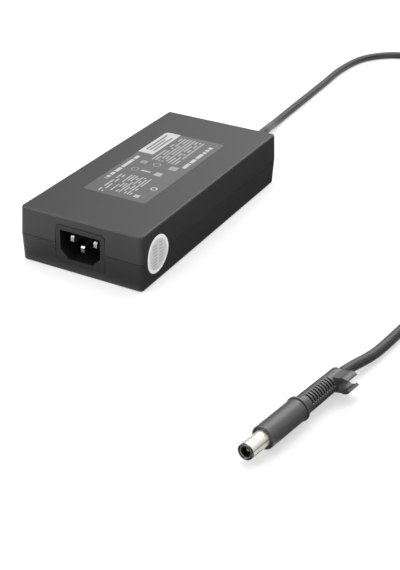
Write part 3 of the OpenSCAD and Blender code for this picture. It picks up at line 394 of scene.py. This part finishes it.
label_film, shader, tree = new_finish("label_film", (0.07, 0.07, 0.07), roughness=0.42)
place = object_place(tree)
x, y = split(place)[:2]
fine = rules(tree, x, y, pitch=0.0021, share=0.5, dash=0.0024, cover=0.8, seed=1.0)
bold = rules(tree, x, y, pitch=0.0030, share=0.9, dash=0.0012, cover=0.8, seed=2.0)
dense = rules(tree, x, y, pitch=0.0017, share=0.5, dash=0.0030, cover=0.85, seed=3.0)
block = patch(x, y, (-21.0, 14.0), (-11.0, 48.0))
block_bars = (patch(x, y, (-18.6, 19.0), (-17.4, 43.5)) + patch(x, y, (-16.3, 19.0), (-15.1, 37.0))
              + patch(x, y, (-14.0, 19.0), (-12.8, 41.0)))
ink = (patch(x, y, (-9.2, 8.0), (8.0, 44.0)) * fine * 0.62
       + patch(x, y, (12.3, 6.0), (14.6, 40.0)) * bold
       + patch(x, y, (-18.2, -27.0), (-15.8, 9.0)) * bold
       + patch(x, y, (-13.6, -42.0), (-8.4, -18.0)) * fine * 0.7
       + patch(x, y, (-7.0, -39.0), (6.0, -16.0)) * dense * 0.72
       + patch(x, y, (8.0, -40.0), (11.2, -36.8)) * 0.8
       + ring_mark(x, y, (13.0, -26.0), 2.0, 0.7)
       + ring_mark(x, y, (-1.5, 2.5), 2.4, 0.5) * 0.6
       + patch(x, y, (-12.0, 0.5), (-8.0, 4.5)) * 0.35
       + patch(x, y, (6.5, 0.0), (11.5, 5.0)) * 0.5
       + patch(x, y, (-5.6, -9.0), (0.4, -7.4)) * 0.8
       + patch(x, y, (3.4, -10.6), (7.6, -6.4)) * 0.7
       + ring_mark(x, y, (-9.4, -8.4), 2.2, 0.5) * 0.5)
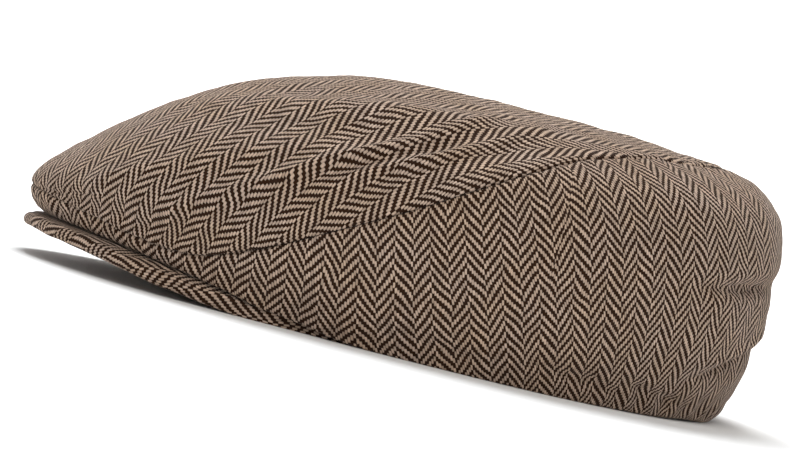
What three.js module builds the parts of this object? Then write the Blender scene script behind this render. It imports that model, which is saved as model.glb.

> **OBJECTIVE**: Write the complete data out, exactly as above.

> **REPLY**:
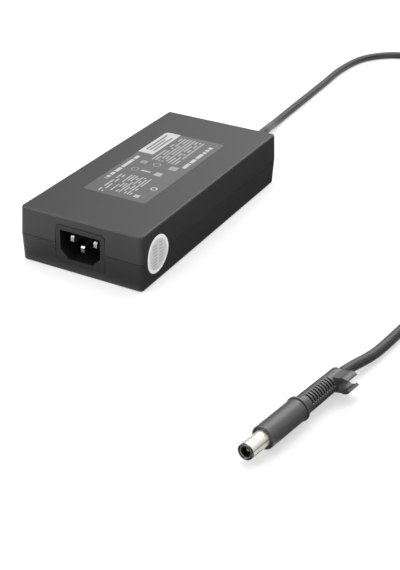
Write part 3 of the OpenSCAD and Blender code for this picture. It picks up at line 394 of scene.py. This part finishes it.
label_film, shader, tree = new_finish("label_film", (0.07, 0.07, 0.07), roughness=0.42)
place = object_place(tree)
x, y = split(place)[:2]
fine = rules(tree, x, y, pitch=0.0021, share=0.5, dash=0.0024, cover=0.8, seed=1.0)
bold = rules(tree, x, y, pitch=0.0030, share=0.9, dash=0.0012, cover=0.8, seed=2.0)
dense = rules(tree, x, y, pitch=0.0017, share=0.5, dash=0.0030, cover=0.85, seed=3.0)
block = patch(x, y, (-21.0, 14.0), (-11.0, 48.0))
block_bars = (patch(x, y, (-18.6, 19.0), (-17.4, 43.5)) + patch(x, y, (-16.3, 19.0), (-15.1, 37.0))
              + patch(x, y, (-14.0, 19.0), (-12.8, 41.0)))
ink = (patch(x, y, (-9.2, 8.0), (8.0, 44.0)) * fine * 0.62
       + patch(x, y, (12.3, 6.0), (14.6, 40.0)) * bold
       + patch(x, y, (-18.2, -27.0), (-15.8, 9.0)) * bold
       + patch(x, y, (-13.6, -42.0), (-8.4, -18.0)) * fine * 0.7
       + patch(x, y, (-7.0, -39.0), (6.0, -16.0)) * dense * 0.72
       + patch(x, y, (8.0, -40.0), (11.2, -36.8)) * 0.8
       + ring_mark(x, y, (13.0, -26.0), 2.0, 0.7)
       + ring_mark(x, y, (-1.5, 2.5), 2.4, 0.5) * 0.6
       + patch(x, y, (-12.0, 0.5), (-8.0, 4.5)) * 0.35
       + patch(x, y, (6.5, 0.0), (11.5, 5.0)) * 0.5
       + patch(x, y, (-5.6, -9.0), (0.4, -7.4)) * 0.8
       + patch(x, y, (3.4, -10.6), (7.6, -6.4)) * 0.7
       + ring_mark(x, y, (-9.4, -8.4), 2.2, 0.5) * 0.5)
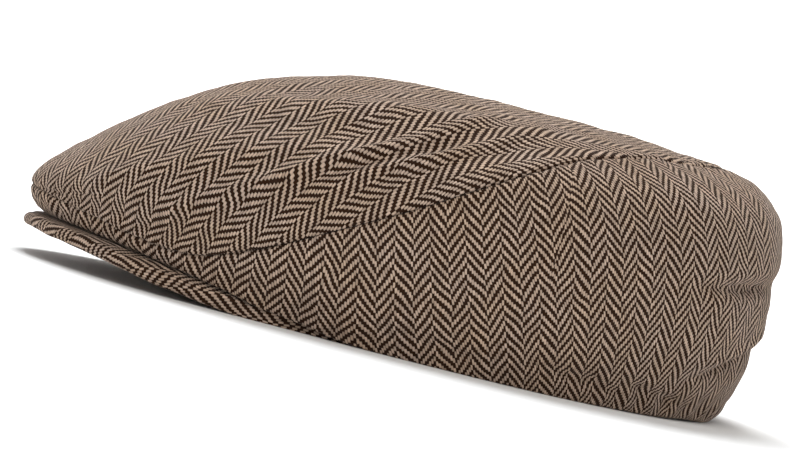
What three.js module builds the parts of this object? Then write the Blender scene script behind this render. It imports that model, which is saved as model.glb.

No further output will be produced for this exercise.